Gardner was followed by speeches from orientation staff and London, Ont. political leaders Josh Morgan, deputy mayor of the City of London, Mariam Hamou, ward six city councillor, and Peter Fragiskatos, London’s Member of Parliament.

Many students were excited for the music acts, including Kavisha Subramnian, a first-year bachelor of management and organizational studies student at King’s University College, who said she liked “meeting new people” and having everyone together, but she was especially “excited” for Loud Luxury’s performance.

“It was honestly a dream come true,” said Loud Luxury D.J. Joe Depace on his performance at Western’s OWeek as the night drew to a close.

But while many stuck around for the concert, the crowd thinned out as the night wore on as some students opted to attend other on-campus events, return home for the night or head elsewhere.

Megan Jackson, a first-year psychology student, said she was leaving to attend a party.

“I’m trying to see what the night life is like, just seeing where the night takes me,” she said.

In between each opening speech, students mingled and danced to musical interludes with a mashup of songs including Britney Spears’ “Baby One More Time,” Taylor Swift’s “Look What You Made Me Do” and Lizzo’s “Truth Hurts.”
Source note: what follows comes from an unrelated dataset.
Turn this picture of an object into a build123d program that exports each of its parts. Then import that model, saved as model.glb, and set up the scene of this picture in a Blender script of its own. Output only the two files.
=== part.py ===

Soph teams performed their cheers following the speeches, including soph teams from faculties, residence buildings and affiliate colleges.

Third-year neuroscience student and Perth Hall residence programming assistant Akshitha Ereddy said she was excited to see a lot of “energy and spirit” from first-year students.

“I think everyone’s really excited to be back on campus and also to see the concert,” said Ereddy.

Talmage summed up the night by describing the atmosphere as “electric.”

“I'm feeling really good about myself. I’m feeling really excited and ready to start the year.”